Monday, January 6, 2014

Paper Towns by John Green


Title: Paper Towns
Author: John Green
Publisher: Brilliance Audio
Rating: WARTY!

This audio CD was read competently by Dan John Miller.

This novel, unfortunately told from first-person PoV, could be a lot worse, but it was getting there. Miller's narration helps, and the fact that the novel was amusing in parts also helped. The story hinges (and I use that word advisedly) entirely upon spineless Quentin Jacobsen's infatuation with his next-door neighbor, Margo Roth Spiegelman, who turns out to be a complete jerk.

Quentin is in fatuation with Margo, who shows up at his bedroom window one night demanding that he drive her around in his mom's van (he has no car) because she's had her car keys confiscated by her predictable, unadventurous, but also feisty parents, and she has eleven critical things to do that night (so she deludedly believes). The entire repertoire of criticality is inextricably entangled in Margo's juvenile need for revenge against a two-timing boyfriend, and she drags Quentin in on it with her, selfish much-adolescent-about-nothing that she is.
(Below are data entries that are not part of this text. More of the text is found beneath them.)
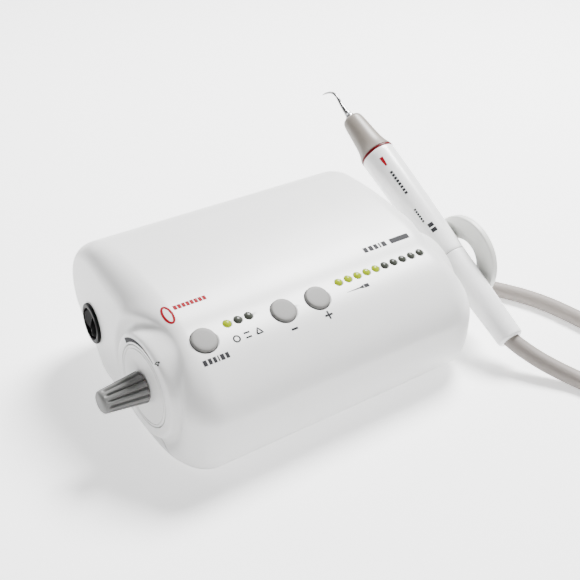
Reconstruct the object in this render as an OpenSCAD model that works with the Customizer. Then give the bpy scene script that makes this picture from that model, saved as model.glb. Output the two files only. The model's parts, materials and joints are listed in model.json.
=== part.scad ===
// Tabletop ultrasonic scaler: a rounded housing with a water knob, a rocker switch, a tilted button
// panel and a piezo handpiece that lies in a holder on the right end, on the end of its cable.
// X runs along the housing, -Y is the front, +Z is up and Z = 0 is the table.

/* [Housing] */
// Length of the body between its two end faces
body_len = 169; // [165:1:173]
// Reach of the profile in front of its middle
front_reach = 99.7; // [98:0.1:101]
// Reach of the profile behind its middle
rear_reach = 45.6; // [44:0.1:47]
// Height of the crown over the profile's middle
top_reach = 45.5; // [44.5:0.1:46.5]
// Depth of the belly under the profile's middle
low_reach = 41.5; // [40:0.5:43]
// Wall thickness of the shell
wall = 2.5; // [2:0.1:3]
// Height at which the shell meets the base plate
split_z = 8; // [7:0.5:9]
// How far the end faces fall back towards the rear
end_bow = 4; // [0:0.5:5]

/* [Front panel] */
// Diameter of each push button
button_d = 12.4; // [10:0.2:13]
// Diameter of each indicator lens
led_d = 4; // [3:0.1:4.4]
// Distance between indicators
led_pitch = 5.73; // [5:0.01:6]
// Travel of the buttons
button_travel = 0.6; // [0.3:0.1:0.6]

/* [Ends] */
// Radius of the round boss on each end
boss_r = 26; // [24:0.5:27]
// Radius of the dial plate behind the water knob
dial_r = 19.8; // [18:0.1:20]
// Length of the water knob
knob_len = 22; // [18:0.5:24]
// Radius of the water knob at its base
knob_r = 7.8; // [7:0.1:8.5]
// Number of grooves around the water knob
knob_flutes = 12; // [8:1:14]
// Radius of the rocker switch flange
switch_r = 10.6; // [10:0.1:11]

/* [Handpiece] */
// Slope of the handpiece in its holder, in degrees
grip_slope = 29.8; // [28:0.1:31]
// Outer radius of the holder's ear
ear_r = 23.6; // [22:0.1:25]
// Radius of the hole in the holder's ear
ear_hole_r = 11; // [10:0.1:12]

/* [Cable] */
// Diameter of the handpiece cable
cable_d = 8.8; // [8:0.1:9]
// Radius at the middle of the coil's turns
coil_r = 46; // [44:1:48]

/* [Hidden] */
$fn = 48;

// The origin is under the middle of the object's box, so every piece shifts to it
shift_x = -3.5;
shift_y = -7.1;

// Profile of the housing: a superellipse quarter for each corner, seen from the end
mid_y = 27;
mid_z = 34.1;
power_rear_top = 1.76;
power_front_top = 1.82;
power_front_low = 3.56;
power_rear_low = 2.08;
// Radius of the end rounding at each corner of the profile
round_rear_top = 7.6;
round_front_top = 16.4;
round_front_low = 15;
round_rear_low = 35;
profile_steps = 64;
base_z = 2.5;
bow_start_y = -67;

// Round features on the two ends
boss_y = -28.7;
boss_z = 36.2;
left_x = -86;
right_x = 85;
dial_gap = 0.3;
dial_t = 2;
stem_r = 3;
run_gap = 0.05;

// Rocker switch
switch_x = -80.3;
switch_y = 34.4;
switch_z = 35.3;
switch_turn = 4.6;
rocker_r = 7.8;
rocker_tilt = 8;

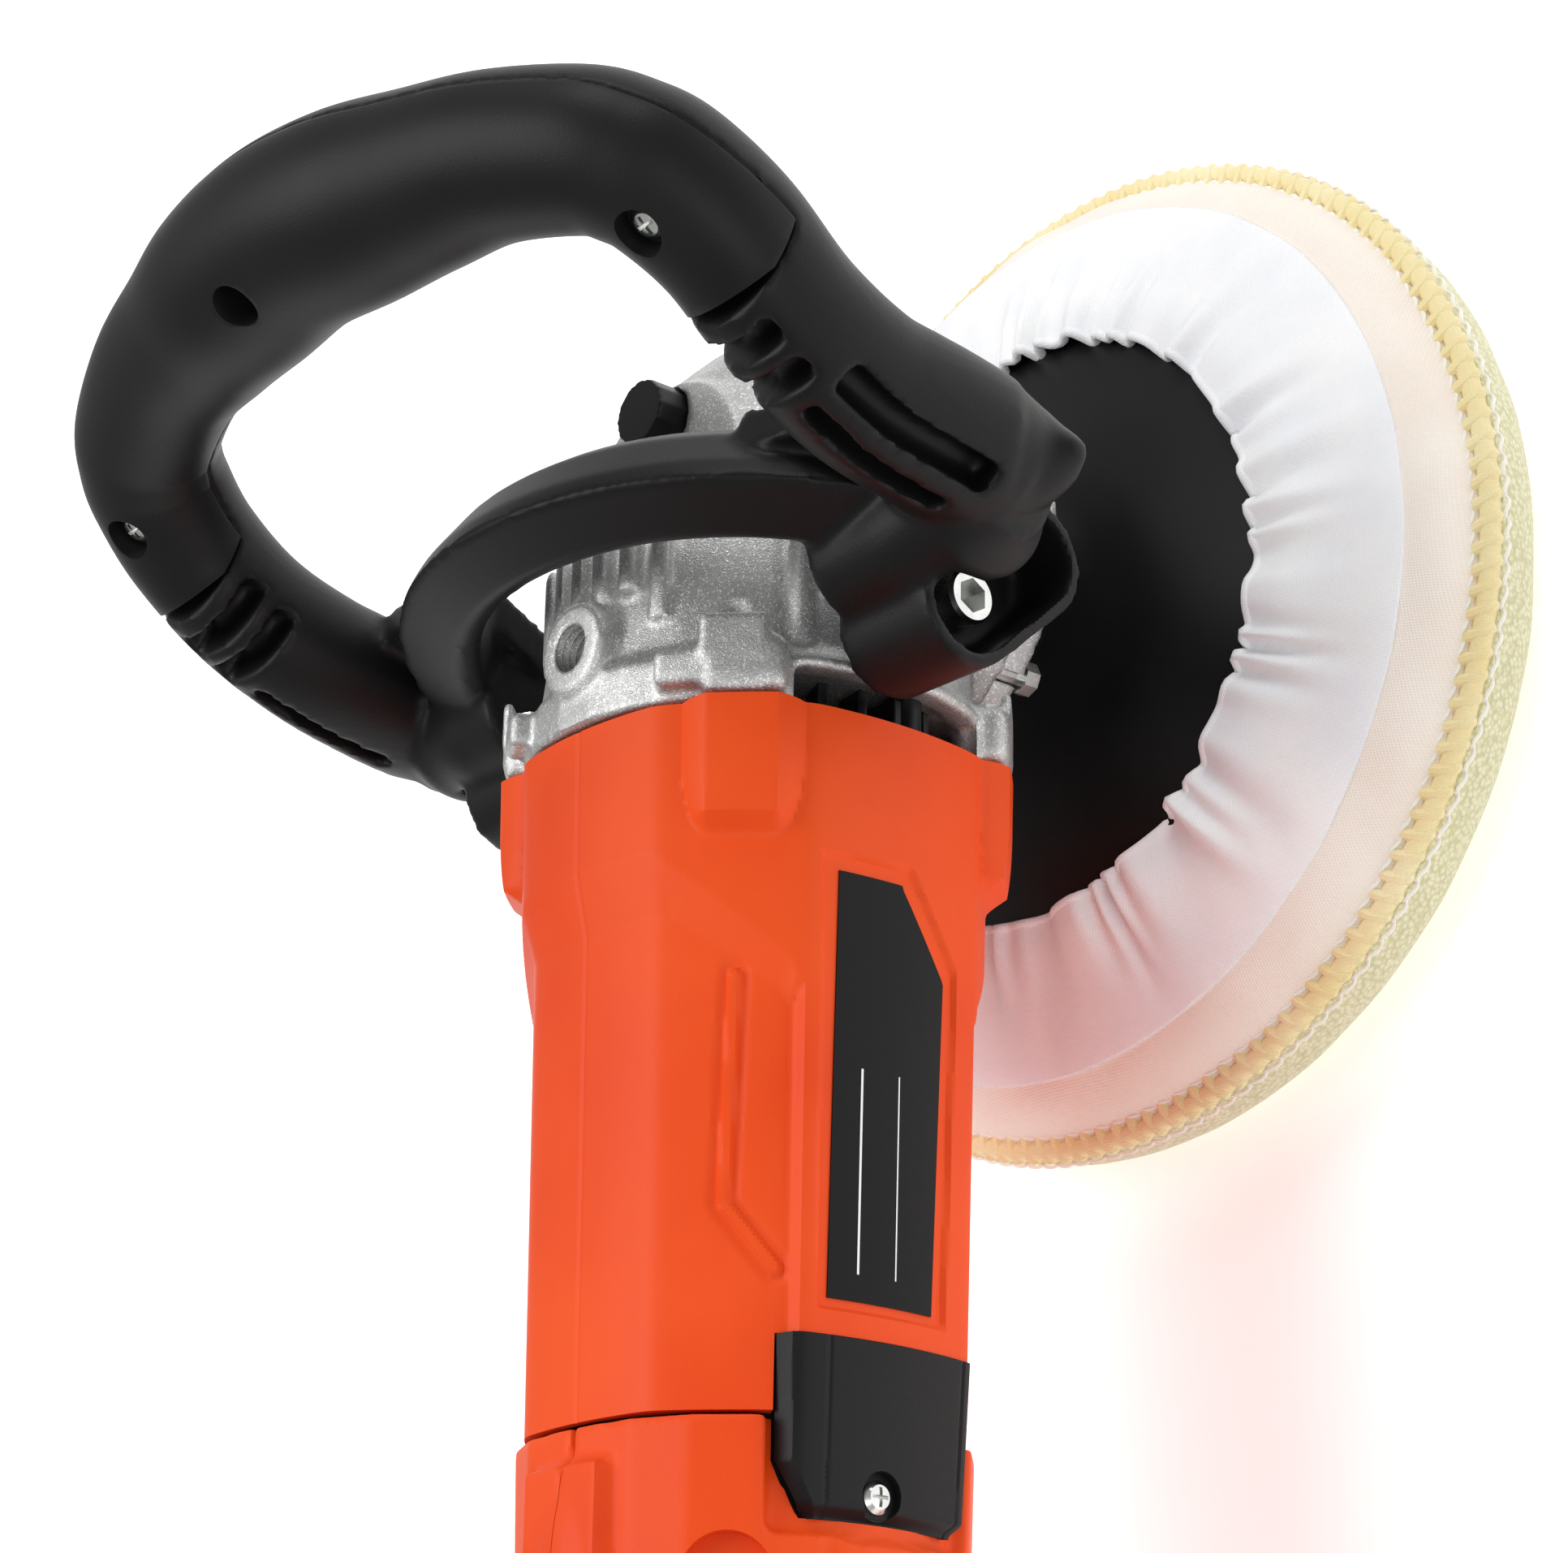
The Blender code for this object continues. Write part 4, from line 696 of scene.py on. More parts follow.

This plan having been more-or-less successfully executed, Quentin finds his life starting to turn around, but even as it does, Margo has disappeared. This isn't the first time she's taken off, and she's always left an impossible-to-follow clue before showing up shortly afterwards of her own accord, no less irresponsible or full of self-importance. This time, it's been six days with no word at all from her, and when Quentin discovers a whole series of cryptic clues, since he has no life and no self-respect, he obsesses on following wherever they lead, in hopes of tracking down Margo, and he starts to slowly come to the conclusion that maybe Margo has taken the biggest trip of all. Or has she?

Disk 6 wouldn't play in the car, so I skipped to disk 7 which turned out to be fine because disk 6 evidently had zero to say. Disk 5 ended with Quentin setting out to follow his last clue and disk 7 began with him arriving at his destination, which begs the question as to what value disk 6 was in the first place! Obviously none. Disk 7 was short and had a really unsatisfactory ending. I didn't like either invertebrate Quentin or Margo at all; in fact I think she's a jerk.

I can't help but wonder why Green insists upon making his female characters jerks. I've read two of his novels (all I am ever going to read, rest assured) and in both the female is a loser and a jerk. Is he a misogynist that he does this? Or is it simply that he doesn't know any better? Actually, the question which interests me more is why John Green went out of his way to call me a liar? Indeed, he called every one of us self-publishing/indie authors liars. In a speech which he made to the Association of American Booksellers in 2013 (of which I was unaware until very recently), he stated:

We must strike down the insidious lie that a book is the creation of an individual soul laboring in isolation. We must strike it down because it threatens the overall quality and breadth of American literature...without an editor my first novel, Looking for Alaska, would have been unreadably self-indulgent.
From Brit newspaper The Guardian

In short, John Green thinks we're liars if we say we did it all ourselves (not that your typical indie author ever does this in my experience). Guess what, Green behind the ears? I did it all myself and I know other people did too, and no, I am not lying. The question is why are you so insecure that you need an entourage to write your books? And yes, Looking for Alaska was self-indulgent so you failed and all of your team with you. Deal with it.